We also observe that the trial court based its ruling in part on its determination that defendant had lied to Neumeister about who had given him the truck. The court inferred from that lie that defendant was trying to cover for Smith because he knew that Smith did not have authority to use the vehicle. We conclude that the evidence of defendant’s lie is insufficient to support a finding that defendant knew that the truck was stolen because it “requires the stacking of inferences to the point of speculation.” Bivins, 191 Or App at 468. Although it may be reasonable to infer that defendant lied to protect Smith in relation to some wrongdoing, it does not follow, as a matter of logical probability, *399that defendant lied because he knew that Smith had stolen the truck, particularly given the presence of apparently stolen documents, drug residue, and a “crime committing kit” inside the truck. See State v. Smith, 261 Or App 665, 674, 322 P3d 1129 (2014) (“A reasonable inference from the historical facts in evidence may permissibly be drawn if there is an experience of logical probability that an ultimate fact will follow a stated narrative or historical fact.” (Brackets and internal quotation marks omitted.)).

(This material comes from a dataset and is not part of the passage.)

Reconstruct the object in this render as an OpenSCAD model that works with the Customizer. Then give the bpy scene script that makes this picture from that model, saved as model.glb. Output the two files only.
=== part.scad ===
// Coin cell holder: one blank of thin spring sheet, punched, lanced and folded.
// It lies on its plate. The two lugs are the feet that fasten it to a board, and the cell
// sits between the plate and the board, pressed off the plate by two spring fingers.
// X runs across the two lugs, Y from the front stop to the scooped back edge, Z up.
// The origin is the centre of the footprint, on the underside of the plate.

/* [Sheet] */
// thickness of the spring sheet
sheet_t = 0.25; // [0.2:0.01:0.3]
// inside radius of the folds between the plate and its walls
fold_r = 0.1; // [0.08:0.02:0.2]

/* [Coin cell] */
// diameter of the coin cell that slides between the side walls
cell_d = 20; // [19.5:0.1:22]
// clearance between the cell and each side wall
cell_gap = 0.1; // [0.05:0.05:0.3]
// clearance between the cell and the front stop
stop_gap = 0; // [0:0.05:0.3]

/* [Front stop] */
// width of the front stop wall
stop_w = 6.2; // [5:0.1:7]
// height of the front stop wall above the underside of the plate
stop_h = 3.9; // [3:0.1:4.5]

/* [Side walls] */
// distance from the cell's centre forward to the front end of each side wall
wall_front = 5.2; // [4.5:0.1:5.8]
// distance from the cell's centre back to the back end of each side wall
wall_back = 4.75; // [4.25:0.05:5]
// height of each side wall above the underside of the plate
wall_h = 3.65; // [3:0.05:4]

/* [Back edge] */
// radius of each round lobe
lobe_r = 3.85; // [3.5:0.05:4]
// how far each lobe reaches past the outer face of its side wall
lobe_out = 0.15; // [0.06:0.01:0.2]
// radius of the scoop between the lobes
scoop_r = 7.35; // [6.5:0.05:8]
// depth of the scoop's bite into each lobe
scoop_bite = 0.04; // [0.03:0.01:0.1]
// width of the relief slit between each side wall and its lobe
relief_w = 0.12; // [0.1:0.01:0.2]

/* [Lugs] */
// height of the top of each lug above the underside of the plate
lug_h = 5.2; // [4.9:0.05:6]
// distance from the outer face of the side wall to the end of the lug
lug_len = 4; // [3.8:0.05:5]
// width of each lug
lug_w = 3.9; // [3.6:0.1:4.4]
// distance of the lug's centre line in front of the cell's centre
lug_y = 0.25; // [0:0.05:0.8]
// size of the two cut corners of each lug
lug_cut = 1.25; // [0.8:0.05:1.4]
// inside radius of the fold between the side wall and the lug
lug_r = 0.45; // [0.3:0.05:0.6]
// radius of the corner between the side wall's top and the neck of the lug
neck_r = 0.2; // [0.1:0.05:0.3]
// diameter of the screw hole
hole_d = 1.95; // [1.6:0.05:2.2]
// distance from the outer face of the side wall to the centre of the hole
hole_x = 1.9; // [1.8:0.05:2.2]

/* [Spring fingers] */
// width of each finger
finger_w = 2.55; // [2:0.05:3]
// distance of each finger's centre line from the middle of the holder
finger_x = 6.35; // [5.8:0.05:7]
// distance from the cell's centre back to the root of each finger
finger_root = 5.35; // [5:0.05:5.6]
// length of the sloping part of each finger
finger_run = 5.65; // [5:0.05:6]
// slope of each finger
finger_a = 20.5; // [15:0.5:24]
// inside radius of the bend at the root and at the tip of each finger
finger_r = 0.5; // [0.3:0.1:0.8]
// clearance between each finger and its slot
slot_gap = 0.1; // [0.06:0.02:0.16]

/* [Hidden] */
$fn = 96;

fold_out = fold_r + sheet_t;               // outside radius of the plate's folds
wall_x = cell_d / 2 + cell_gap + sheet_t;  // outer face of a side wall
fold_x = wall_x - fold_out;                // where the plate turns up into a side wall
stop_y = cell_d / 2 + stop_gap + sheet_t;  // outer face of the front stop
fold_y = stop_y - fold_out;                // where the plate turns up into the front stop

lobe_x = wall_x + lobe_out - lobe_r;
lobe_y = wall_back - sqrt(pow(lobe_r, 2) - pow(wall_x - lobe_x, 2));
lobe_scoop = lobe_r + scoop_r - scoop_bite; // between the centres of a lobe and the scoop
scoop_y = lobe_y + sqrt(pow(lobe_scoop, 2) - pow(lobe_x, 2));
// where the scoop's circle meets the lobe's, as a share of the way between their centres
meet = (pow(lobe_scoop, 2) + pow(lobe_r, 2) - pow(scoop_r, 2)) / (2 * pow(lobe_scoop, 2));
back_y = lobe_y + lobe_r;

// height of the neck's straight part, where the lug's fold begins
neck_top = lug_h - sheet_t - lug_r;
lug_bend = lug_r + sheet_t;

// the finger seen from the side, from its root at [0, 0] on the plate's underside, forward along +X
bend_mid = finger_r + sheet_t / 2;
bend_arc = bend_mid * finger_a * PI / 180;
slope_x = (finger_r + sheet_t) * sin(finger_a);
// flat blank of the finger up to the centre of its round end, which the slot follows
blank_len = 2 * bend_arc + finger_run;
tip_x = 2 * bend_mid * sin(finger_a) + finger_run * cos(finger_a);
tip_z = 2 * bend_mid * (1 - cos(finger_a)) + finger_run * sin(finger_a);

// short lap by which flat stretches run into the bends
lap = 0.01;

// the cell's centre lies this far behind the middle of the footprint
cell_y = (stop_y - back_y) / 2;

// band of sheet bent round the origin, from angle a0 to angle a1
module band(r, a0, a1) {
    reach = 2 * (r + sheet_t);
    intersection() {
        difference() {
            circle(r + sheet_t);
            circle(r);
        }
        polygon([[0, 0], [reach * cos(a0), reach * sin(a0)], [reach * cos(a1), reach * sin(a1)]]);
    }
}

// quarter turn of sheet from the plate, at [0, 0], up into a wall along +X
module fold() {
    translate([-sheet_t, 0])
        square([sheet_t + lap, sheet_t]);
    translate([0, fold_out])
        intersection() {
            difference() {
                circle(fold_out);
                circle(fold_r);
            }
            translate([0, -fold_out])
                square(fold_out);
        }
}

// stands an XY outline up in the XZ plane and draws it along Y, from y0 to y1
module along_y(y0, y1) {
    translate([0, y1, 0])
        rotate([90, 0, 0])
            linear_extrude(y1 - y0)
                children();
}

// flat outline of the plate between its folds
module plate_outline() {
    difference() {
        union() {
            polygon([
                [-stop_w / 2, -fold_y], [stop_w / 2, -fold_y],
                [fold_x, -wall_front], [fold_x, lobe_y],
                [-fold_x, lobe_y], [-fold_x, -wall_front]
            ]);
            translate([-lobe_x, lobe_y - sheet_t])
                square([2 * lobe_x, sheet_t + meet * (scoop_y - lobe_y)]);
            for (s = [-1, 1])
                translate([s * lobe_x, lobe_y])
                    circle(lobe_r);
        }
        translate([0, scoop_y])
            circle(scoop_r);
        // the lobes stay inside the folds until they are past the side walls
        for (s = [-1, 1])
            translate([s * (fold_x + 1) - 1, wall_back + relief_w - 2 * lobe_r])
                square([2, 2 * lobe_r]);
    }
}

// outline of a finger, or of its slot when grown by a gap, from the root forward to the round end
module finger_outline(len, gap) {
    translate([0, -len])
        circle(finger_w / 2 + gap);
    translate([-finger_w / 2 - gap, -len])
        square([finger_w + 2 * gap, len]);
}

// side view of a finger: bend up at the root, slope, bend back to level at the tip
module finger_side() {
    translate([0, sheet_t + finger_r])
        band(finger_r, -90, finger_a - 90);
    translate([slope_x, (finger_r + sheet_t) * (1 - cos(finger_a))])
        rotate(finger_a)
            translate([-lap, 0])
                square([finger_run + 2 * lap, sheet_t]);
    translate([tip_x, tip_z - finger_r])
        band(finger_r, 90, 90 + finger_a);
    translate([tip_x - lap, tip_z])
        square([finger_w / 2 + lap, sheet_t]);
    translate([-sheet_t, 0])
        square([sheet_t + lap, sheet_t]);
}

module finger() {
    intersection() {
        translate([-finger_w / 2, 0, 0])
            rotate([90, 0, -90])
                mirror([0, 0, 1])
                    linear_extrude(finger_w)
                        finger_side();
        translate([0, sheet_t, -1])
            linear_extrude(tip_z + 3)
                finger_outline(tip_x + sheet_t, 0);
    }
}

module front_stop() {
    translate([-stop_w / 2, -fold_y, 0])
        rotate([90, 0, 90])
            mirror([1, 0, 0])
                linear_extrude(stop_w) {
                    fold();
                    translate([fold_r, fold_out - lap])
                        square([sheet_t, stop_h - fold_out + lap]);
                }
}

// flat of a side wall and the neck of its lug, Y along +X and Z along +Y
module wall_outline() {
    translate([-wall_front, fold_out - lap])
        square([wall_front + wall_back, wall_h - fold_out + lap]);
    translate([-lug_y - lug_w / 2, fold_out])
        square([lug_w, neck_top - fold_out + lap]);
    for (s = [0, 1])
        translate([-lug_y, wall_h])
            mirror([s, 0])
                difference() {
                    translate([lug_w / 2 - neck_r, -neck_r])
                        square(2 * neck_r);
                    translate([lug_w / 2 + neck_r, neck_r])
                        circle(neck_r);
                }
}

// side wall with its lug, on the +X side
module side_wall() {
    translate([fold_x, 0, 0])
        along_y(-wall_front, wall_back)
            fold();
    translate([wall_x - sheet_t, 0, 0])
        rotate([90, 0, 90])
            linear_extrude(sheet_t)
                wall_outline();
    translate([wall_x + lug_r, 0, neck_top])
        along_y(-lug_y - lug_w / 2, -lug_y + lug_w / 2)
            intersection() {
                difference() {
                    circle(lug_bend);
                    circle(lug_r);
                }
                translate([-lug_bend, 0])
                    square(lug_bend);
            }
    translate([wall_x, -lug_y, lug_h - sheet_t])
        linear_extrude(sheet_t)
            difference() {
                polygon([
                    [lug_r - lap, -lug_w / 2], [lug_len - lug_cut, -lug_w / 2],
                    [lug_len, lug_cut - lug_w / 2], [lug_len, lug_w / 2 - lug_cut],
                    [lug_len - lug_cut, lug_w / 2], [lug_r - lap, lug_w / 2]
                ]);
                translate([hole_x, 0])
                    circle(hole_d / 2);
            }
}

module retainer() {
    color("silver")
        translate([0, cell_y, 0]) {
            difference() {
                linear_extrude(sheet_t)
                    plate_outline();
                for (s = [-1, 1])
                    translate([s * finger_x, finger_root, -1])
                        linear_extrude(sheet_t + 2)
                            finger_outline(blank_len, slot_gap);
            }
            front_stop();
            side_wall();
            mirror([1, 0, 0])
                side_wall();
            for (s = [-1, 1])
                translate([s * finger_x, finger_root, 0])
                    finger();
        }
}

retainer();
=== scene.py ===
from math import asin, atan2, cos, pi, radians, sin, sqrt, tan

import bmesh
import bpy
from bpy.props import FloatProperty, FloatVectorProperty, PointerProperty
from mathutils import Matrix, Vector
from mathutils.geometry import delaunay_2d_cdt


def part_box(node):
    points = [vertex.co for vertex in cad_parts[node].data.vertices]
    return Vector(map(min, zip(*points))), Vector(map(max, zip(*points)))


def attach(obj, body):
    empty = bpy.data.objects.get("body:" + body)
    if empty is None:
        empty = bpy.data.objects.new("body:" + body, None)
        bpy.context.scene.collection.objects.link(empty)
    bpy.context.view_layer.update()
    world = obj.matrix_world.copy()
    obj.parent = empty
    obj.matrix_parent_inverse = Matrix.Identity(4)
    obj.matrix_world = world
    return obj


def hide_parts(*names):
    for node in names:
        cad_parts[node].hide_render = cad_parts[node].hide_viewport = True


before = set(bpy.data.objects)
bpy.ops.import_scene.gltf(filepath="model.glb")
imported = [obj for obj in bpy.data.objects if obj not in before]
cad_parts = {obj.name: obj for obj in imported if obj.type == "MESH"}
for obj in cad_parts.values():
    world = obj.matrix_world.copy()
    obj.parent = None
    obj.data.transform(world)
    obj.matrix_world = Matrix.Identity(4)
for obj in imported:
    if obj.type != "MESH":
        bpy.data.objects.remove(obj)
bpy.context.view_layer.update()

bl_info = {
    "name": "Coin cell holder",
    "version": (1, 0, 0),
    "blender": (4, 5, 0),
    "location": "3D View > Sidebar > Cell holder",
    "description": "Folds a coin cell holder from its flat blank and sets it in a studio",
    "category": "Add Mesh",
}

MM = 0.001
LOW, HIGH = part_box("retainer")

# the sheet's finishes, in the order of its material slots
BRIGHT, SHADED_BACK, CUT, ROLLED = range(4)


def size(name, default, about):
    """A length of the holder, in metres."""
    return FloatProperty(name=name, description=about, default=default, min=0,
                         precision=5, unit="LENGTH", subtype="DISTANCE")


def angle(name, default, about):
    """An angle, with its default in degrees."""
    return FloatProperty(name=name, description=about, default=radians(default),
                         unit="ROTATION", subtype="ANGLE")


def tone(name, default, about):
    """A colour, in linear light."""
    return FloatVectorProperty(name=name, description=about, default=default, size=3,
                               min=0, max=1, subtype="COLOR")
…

In sum, the record does not include evidence legally sufficient to support a determination that defendant actually knew that the truck he was using was stolen, even when that evidence is viewed as a whole and in the light most favorable to the state. The trial court erred in denying defendant’s motion for judgment of acquittal on UUV.
Conviction for unauthorized use of a vehicle reversed; remanded for resentencing; otherwise affirmed.